Is the film going to be black and white or color?
 
It`s shot in color but it could transfer to black and white. We haven`t decided that. I can show you... we put a series of pictures together in black and white and it was beautiful. But the important thing I want to make sure that we make a film for people who just want to go to the movies to watch a love story. To not be put off by anything that seems too heavy So we want to walk that fine line to make it accessible to everybody because it`s important for as many people to see it.
 
Are you shooting it in English or, in all fairness, in one or more languages of the former Yugoslavia?
 
We actually shot a full version in their native language and we shot a full version in English. We shot two complete films. I was only able to do it because the actors were so fluent in English so they were willing to work hard and do the scenes in two languages. 
 
And which language will be your choice for distribution?
 
We talked to the distributors about it and they might just offer every country an option.
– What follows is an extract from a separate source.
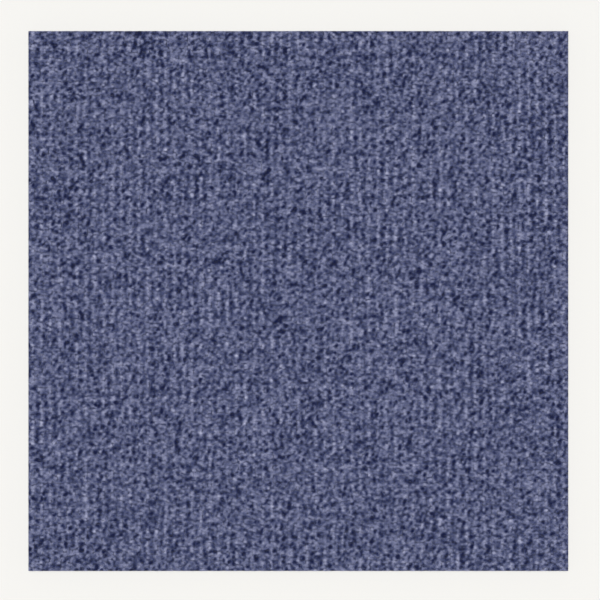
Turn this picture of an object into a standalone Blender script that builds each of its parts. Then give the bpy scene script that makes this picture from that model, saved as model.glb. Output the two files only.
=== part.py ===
"""A square carpet tile: a ribbed loop pile bonded to a heavy backing sheet.

Units are metres, +Z is up. The origin is at the middle of the underside, where the
tile rests on the floor. The tufted rows, and the ribs they form, run along Y.
"""

import math

import bmesh
import bpy

# Driving dimensions of the whole tile
TILE_SIDE = 0.500
BACKING_THICKNESS = 0.0032
PILE_THICKNESS = 0.0028

# The cut rim of the underside is eased, so that neighbouring tiles close at the pile
RIM_CHAMFER = 0.0004

# The film of adhesive between backing and pile
BOND_GAP = 0.0003

# The ribs that the rows of loops form
RIB_PITCH = 0.0082
GROOVE_DEPTH = 0.0006
SECTION_STEPS_PER_RIB = 8

# The ribs are shaded smooth, and edges that turn by more than this stay crisp
CRISP_EDGE_ANGLE = math.radians(40.0)

# Colours are linear
PILE_COLOUR = (0.105, 0.116, 0.205, 1.0)
PILE_ROUGHNESS = 0.95
BACKING_COLOUR = (0.030, 0.030, 0.033, 1.0)
BACKING_ROUGHNESS = 0.80


def clear_scene():
    """Remove whatever objects the opened scene holds."""
    for old in list(bpy.data.objects):
        bpy.data.objects.remove(old, do_unlink=True)


def make_material(name, colour, roughness):
    """Make a plain, non-metallic material."""
    material = bpy.data.materials.new(name)
    material.use_nodes = True
    material.diffuse_color = colour
    shader = material.node_tree.nodes["Principled BSDF"]
    shader.inputs["Base Color"].default_value = colour
    shader.inputs["Roughness"].default_value = roughness
    shader.inputs["Metallic"].default_value = 0.0
    return material


def add_object(name, shape, material):
    """Turn a bmesh into a named object of the scene, and free the bmesh."""
    bmesh.ops.recalc_face_normals(shape, faces=shape.faces)
    mesh = bpy.data.meshes.new(name)
    shape.to_mesh(mesh)
    shape.free()
    mesh.materials.append(material)
    piece = bpy.data.objects.new(name, mesh)
    bpy.context.scene.collection.objects.link(piece)
    return piece


def make_backing():
    """The backing sheet: a flat square slab whose lower rim is eased."""
    shape = bmesh.new()
    bmesh.ops.create_cube(shape, size=1.0)
    bmesh.ops.scale(
        shape, vec=(TILE_SIDE, TILE_SIDE, BACKING_THICKNESS), verts=shape.verts
    )
    rim = [
        edge for edge in shape.edges if all(vert.co.z < 0.0 for vert in edge.verts)
    ]
    bmesh.ops.bevel(
        shape,
        geom=rim,
        offset=RIM_CHAMFER,
        offset_type="OFFSET",
        affect="EDGES",
        segments=1,
        profile=0.5,
        material=-1,
    )
    backing = add_object(
        "backing",
        shape,
        make_material("backing", BACKING_COLOUR, BACKING_ROUGHNESS),
    )
    backing.location.z = BACKING_THICKNESS / 2
    return backing


def rib_section():
    """The ribbed top of the pile's section, as (x, z) from the left edge to the right.

    The ribs fill the tile's width with whole ribs, so that a groove meets each edge.
    """
    ribs = max(1, round(TILE_SIDE / RIB_PITCH))
    steps = ribs * SECTION_STEPS_PER_RIB
    points = []
    for step in range(steps + 1):
        turn = 2.0 * math.pi * step / SECTION_STEPS_PER_RIB
        drop = GROOVE_DEPTH * (1.0 + math.cos(turn)) / 2.0
        points.append(
            (TILE_SIDE * (step / steps - 0.5), PILE_THICKNESS - drop)
        )
    return points


def make_pile():
    """The pile: its ribbed section drawn along the tufted rows, with a flat base."""
    half = TILE_SIDE / 2
    outline = [(half, 0.0), (-half, 0.0), *rib_section()]
    shape = bmesh.new()
    corners = [shape.verts.new((x, -half, z)) for x, z in outline]
    front = shape.faces.new(corners)
    drawn = bmesh.ops.extrude_face_region(shape, geom=[front])
    far_end = [item for item in drawn["geom"] if isinstance(item, bmesh.types.BMVert)]
    bmesh.ops.translate(shape, vec=(0.0, TILE_SIDE, 0.0), verts=far_end)
    pile = add_object(
        "pile", shape, make_material("pile", PILE_COLOUR, PILE_ROUGHNESS)
    )
    pile.data.shade_smooth()
    pile.data.set_sharp_from_angle(angle=CRISP_EDGE_ANGLE)
    pile.location.z = BACKING_THICKNESS + BOND_GAP
    return pile


def main():
    clear_scene()
    make_backing()
    make_pile()


main()
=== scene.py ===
# %% [markdown]
# # A square carpet tile, seen from straight above
#
# The real thing is half a metre of tufted textile bonded to a heavy flat sheet. Seen as
# a whole it looks almost plain, and all its character is in the pile: tens of thousands
# of small yarn loops, each a slightly different blue, standing in straight rows that
# gather into faint ribs.
#
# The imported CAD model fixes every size. This script only dresses it: the plain ribbed
# solid gives way to real loops on a ground cloth, and the backing sheet keeps its CAD
# mesh and gets a finish of its own.

# %% Load the frame, and measure the box that everything has to stay in
import math

import bmesh
import bpy
import numpy as np
from mathutils import Matrix, Vector


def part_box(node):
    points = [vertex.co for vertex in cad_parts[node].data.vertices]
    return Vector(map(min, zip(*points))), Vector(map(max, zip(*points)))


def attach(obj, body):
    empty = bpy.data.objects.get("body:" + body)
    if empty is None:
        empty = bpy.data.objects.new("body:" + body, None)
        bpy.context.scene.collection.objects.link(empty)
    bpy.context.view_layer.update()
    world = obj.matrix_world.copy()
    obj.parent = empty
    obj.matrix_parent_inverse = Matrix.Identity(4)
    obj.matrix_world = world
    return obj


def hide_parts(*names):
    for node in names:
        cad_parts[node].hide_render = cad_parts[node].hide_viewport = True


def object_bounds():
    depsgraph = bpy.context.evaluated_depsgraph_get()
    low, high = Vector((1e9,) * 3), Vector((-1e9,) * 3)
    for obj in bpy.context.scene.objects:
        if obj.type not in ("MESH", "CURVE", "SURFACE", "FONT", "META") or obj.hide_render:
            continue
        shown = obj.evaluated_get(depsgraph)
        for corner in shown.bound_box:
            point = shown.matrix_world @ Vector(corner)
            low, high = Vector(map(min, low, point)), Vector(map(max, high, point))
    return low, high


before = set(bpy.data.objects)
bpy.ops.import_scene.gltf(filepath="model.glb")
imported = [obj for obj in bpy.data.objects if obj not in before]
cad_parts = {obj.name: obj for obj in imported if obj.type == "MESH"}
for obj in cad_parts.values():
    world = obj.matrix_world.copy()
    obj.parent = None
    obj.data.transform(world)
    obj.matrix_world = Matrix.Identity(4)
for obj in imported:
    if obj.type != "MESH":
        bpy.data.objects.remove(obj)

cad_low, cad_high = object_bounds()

MM = 0.001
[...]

So if they want it in the native language they can have it. That`s the plan. But we certainly have done it for the people in the area. 
 
When are you going to release it?
 
I don`t know. I have lots of people giving me lots of opinions. I just want to do it right. I have to go back and edit both versions at the same time  in Los Angeles, because Brad`s working there, so we`ll be in LA. And if it hopefully turns out well and people respond to it...we`ll see. But of course I want to pay respect to the area and the cast and the people, so I am listening to them and where they want it released. I still just hope to put a good film together.